Last Friday at lunchtime, Michael Paone, an organiser for the not-for-profit New York City Coalition Against Hunger (NYCCAH), stood up to address people eating at a busy soup kitchen run by the St John's Bread and Life Catholic church. He urged the diners to join a meeting of the group's food action board meeting that was about to start.

"We talk about issues in politics and economics that affect you. You can learn to take action," he said before referring to last month's deal that the president, Barack Obama, struck with the Republicans to extend Bush-era tax cuts. "For example, Congress just gave $600 billion (Dh2,200bn) to the rich in tax cuts. What's that about?"

"The rich are getting richer," said a member of his impromptu audience.

Similar food action boards operate at five soup kitchens across the city. Among other things, they run workshops on the basics of community organising - from teaching how legislation is made to drafting letters to city, state and federal representatives.

The NYCCAH says it is the voice of more than 1,200 nonprofit soup kitchens and food pantries in New York City and more than 1.4 million low-income New Yorkers who live in homes that cannot afford enough food.

Philip Malebranche, 52, is a regular at the St John's soup kitchen as well as the advocacy workshops.

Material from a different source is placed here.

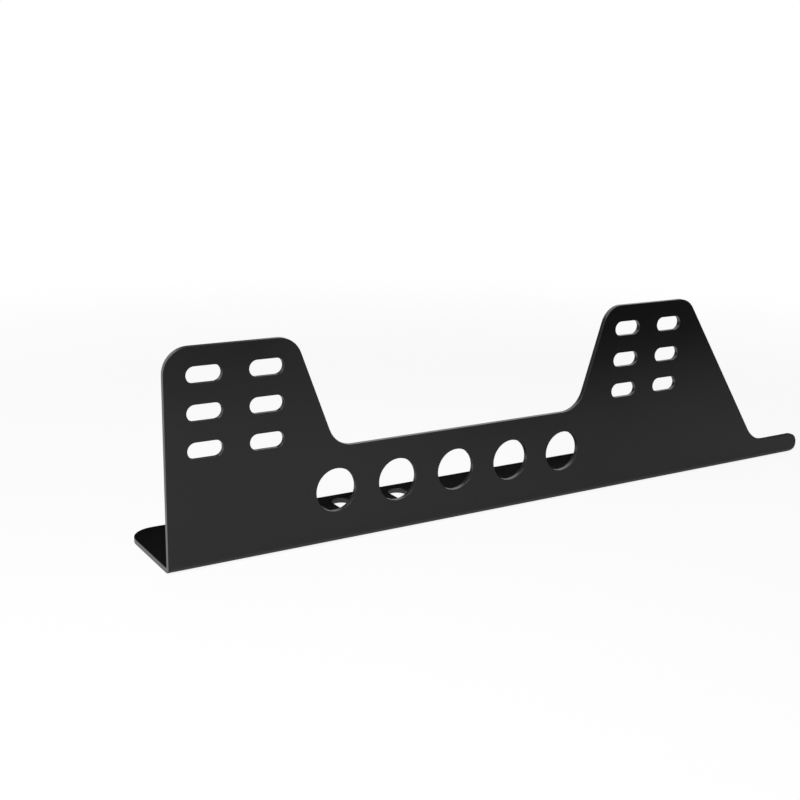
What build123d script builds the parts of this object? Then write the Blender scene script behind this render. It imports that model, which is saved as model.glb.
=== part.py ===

The professional tutor has a degree in sociology but has had a tough time finding steady work. He is one of millions of Americans whose incomes were hit by the recession compelling them to turn to charitable donations and government assistance.

Thanks to some support from his family, he is no longer drawing upon food stamps, a federal assistance programme that has undergone rapid growth in recent years.

However, more than one in eight Americans, about 41.8 million people, use food stamps each month, according to the department of agriculture. An individual earning no more than 30 per cent above the federal poverty level - about $14,000 a year - can receive up to $200 per month for groceries.

Mr Malebranche, who now spends much of his time alone researching and writing about interests that include Islam and the role of women, said the action board gives him a chance to socialise and learn new skills.

"I've never been involved in community organising before and I appreciate interacting with people, the training in skills like public speaking and getting to know about the issues," he said.

Rollie Hernandez, 62, another St John's regular, says that while the soup kitchen nourishes him literally, the board feeds his mind. "They give us bread but we need life too," he said. "People are hungry but crushed by society, by the big guys with all the money, by corruption and big business that take all the money leaving us with no jobs and we have to suffer."

Despite the thumping Republicans delivered to Democratic candidates across the country in last November's congressional elections, Mr Malebranche remains hopeful that Mr Obama, who worked as a community organiser on the South Side of Chicago in the 1980s, will be "sensitive to social issues that other heads of state would not".

Many people on the left of the political spectrum in the United States are nevertheless disappointed in Mr Obama's presidency, saying he has been too accommodating to Republicans and Wall Street. The conservative Tea Party movement meanwhile continues to attack government programmes, which they claim are dragging down the faltering economy.

But the NYCCAH's activists are undaunted and speak of the challenge of shifting US priorities to include the welfare of the poor.

"In a democracy, there are no permanent victories or defeats," said Joel Berg, the executive director, who also worked as a policy analyst for the administration of the former president Bill Clinton.

"This recession ended a second gilded age and now we need a second progressive era," he said, referring to the first gilded age of the late 19th century, when the US economy grew at record rates and was followed by the progressive era of reform and social activism to try to correct massive income inequalities.

"I was in government for eight years and I know how tough it's going to be. It's a question of values and priorities."